In residential leases the common law imposes a warranty of habitability (the landlord must deliver and maintain the premises in a condition fit for residential occupation) and the Rental Housing Act prescribes a minimum standard. The CPA s.56 implied warranty reinforces this. The tenant typically has limited maintenance obligations (keep clean, no damage beyond fair wear and tear). In commercial leases the allocation is wholly contractual and varies by structure: on a gross lease the landlord bears operational costs; on a net lease (or triple-net, NNN) the tenant bears operational costs including rates, insurance, and maintenance; on a modified gross lease the costs are split by category. The tenant often takes full responsibility for internal maintenance, compliance with occupational health and safety, and reinstatement to shell-and-core at the end of the lease. Dilapidations are heavily negotiated — the landlord's schedule of dilapidations at lease-end can be a material financial exposure for the tenant, and is typically managed by a pre-agreed condition report at lease commencement.

Can a tenant cancel a fixed-term residential lease early?

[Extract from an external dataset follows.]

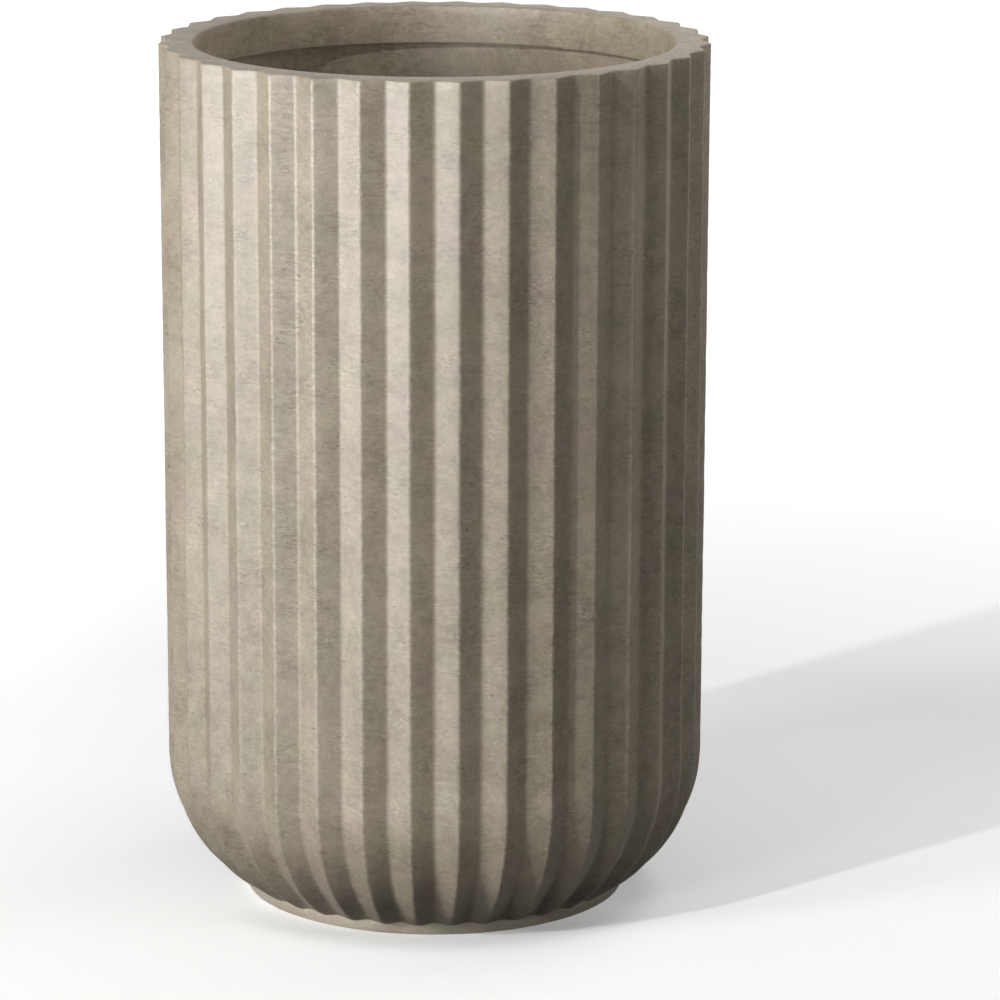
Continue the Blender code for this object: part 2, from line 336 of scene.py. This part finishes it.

Yes, where the CPA applies. Section 14(2)(b) of the Consumer Protection Act gives a consumer-tenant the right to cancel a fixed-term lease on 20 business days' written notice. The landlord may charge a reasonable cancellation penalty under s.14(3), calculated by reference to the actual loss (typically covering re-letting costs and a reasonable proportion of rent to cover a reasonable marketing period — often one to two months). The penalty must not be punitive. The CPA does not apply to all leases — if the landlord is a natural person not acting in the ordinary course of business, the CPA exclusion under s.5(2) may apply, in which case early cancellation depends on the lease terms. For commercial leases the CPA is usually excluded, and early cancellation is governed purely by the lease terms (often by paying out the unexpired rent, or by securing a substitute tenant acceptable to the landlord). The CPA's cooling-off protections do not apply to leases generally — they apply to specific categories of consumer agreement.